Available data
-- -- --

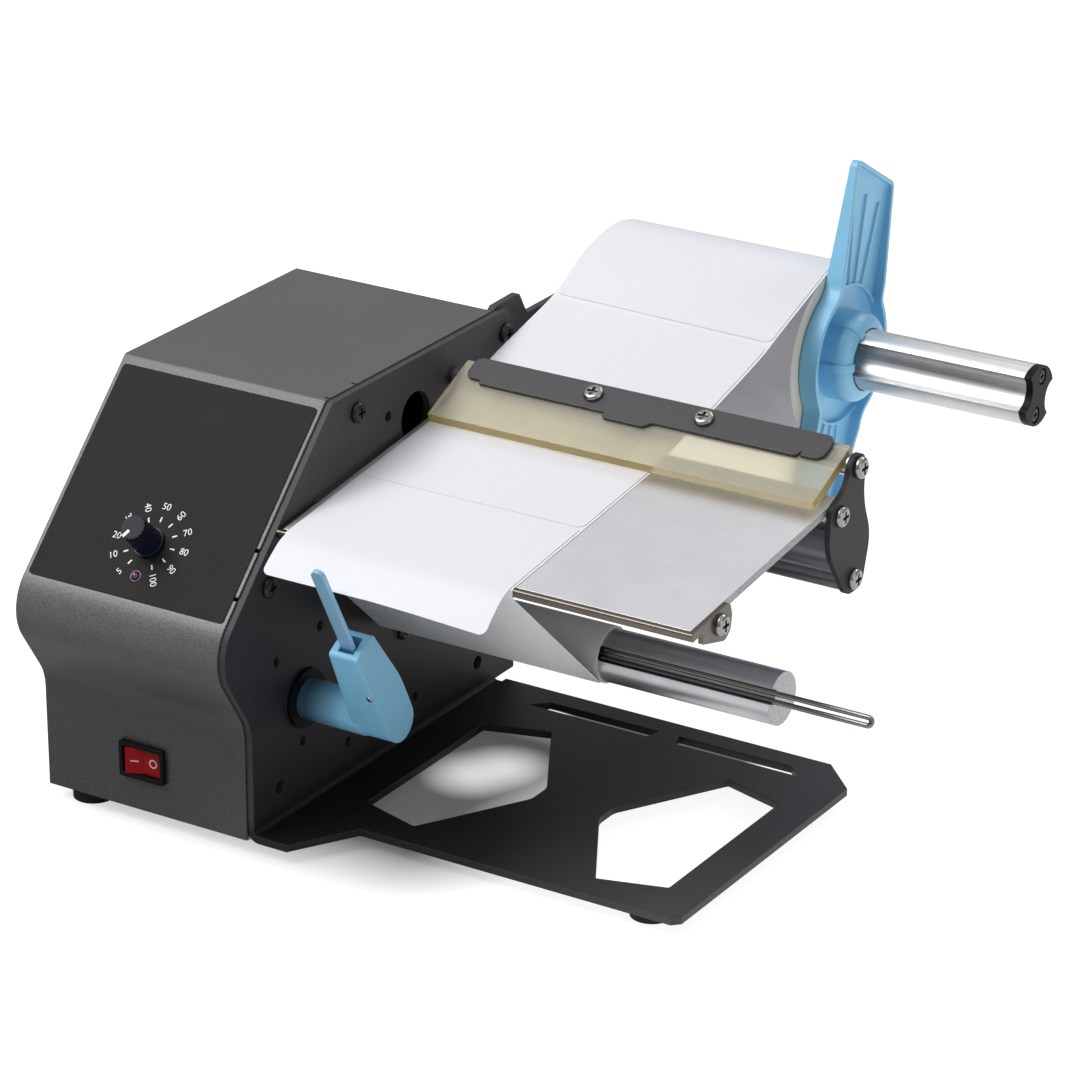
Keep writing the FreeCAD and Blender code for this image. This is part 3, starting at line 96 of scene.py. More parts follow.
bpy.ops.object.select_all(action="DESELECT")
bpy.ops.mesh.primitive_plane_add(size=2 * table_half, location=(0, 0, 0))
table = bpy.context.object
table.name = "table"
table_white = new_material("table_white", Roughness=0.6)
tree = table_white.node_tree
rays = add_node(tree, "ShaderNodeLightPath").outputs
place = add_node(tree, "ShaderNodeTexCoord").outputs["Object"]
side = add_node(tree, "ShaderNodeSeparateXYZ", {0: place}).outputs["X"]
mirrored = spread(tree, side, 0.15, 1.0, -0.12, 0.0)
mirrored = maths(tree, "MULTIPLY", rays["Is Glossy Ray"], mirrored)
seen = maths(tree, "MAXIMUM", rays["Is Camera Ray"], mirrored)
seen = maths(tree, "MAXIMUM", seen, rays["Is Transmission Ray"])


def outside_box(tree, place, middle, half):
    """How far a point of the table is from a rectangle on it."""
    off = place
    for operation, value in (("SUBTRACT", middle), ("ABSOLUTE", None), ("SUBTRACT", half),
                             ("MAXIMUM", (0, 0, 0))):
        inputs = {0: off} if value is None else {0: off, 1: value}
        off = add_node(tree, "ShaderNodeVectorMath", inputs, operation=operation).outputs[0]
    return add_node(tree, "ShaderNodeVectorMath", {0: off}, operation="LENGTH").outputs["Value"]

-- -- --

Task statement
Return each line of the data exactly as written above.

Completed exercise
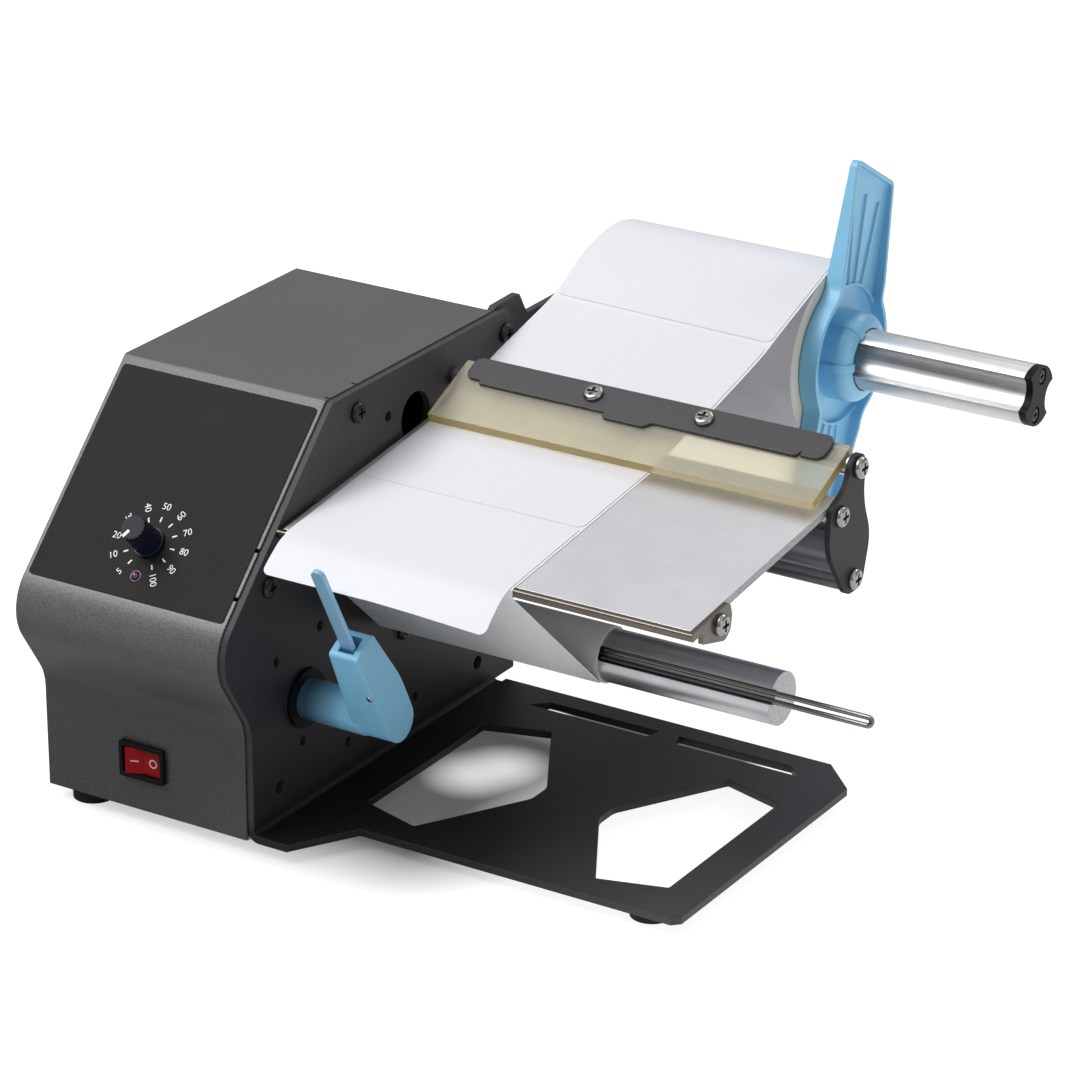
Keep writing the FreeCAD and Blender code for this image. This is part 3, starting at line 96 of scene.py. More parts follow.
bpy.ops.object.select_all(action="DESELECT")
bpy.ops.mesh.primitive_plane_add(size=2 * table_half, location=(0, 0, 0))
table = bpy.context.object
table.name = "table"
table_white = new_material("table_white", Roughness=0.6)
tree = table_white.node_tree
rays = add_node(tree, "ShaderNodeLightPath").outputs
place = add_node(tree, "ShaderNodeTexCoord").outputs["Object"]
side = add_node(tree, "ShaderNodeSeparateXYZ", {0: place}).outputs["X"]
mirrored = spread(tree, side, 0.15, 1.0, -0.12, 0.0)
mirrored = maths(tree, "MULTIPLY", rays["Is Glossy Ray"], mirrored)
seen = maths(tree, "MAXIMUM", rays["Is Camera Ray"], mirrored)
seen = maths(tree, "MAXIMUM", seen, rays["Is Transmission Ray"])


def outside_box(tree, place, middle, half):
    """How far a point of the table is from a rectangle on it."""
    off = place
    for operation, value in (("SUBTRACT", middle), ("ABSOLUTE", None), ("SUBTRACT", half),
                             ("MAXIMUM", (0, 0, 0))):
        inputs = {0: off} if value is None else {0: off, 1: value}
        off = add_node(tree, "ShaderNodeVectorMath", inputs, operation=operation).outputs[0]
    return add_node(tree, "ShaderNodeVectorMath", {0: off}, operation="LENGTH").outputs["Value"]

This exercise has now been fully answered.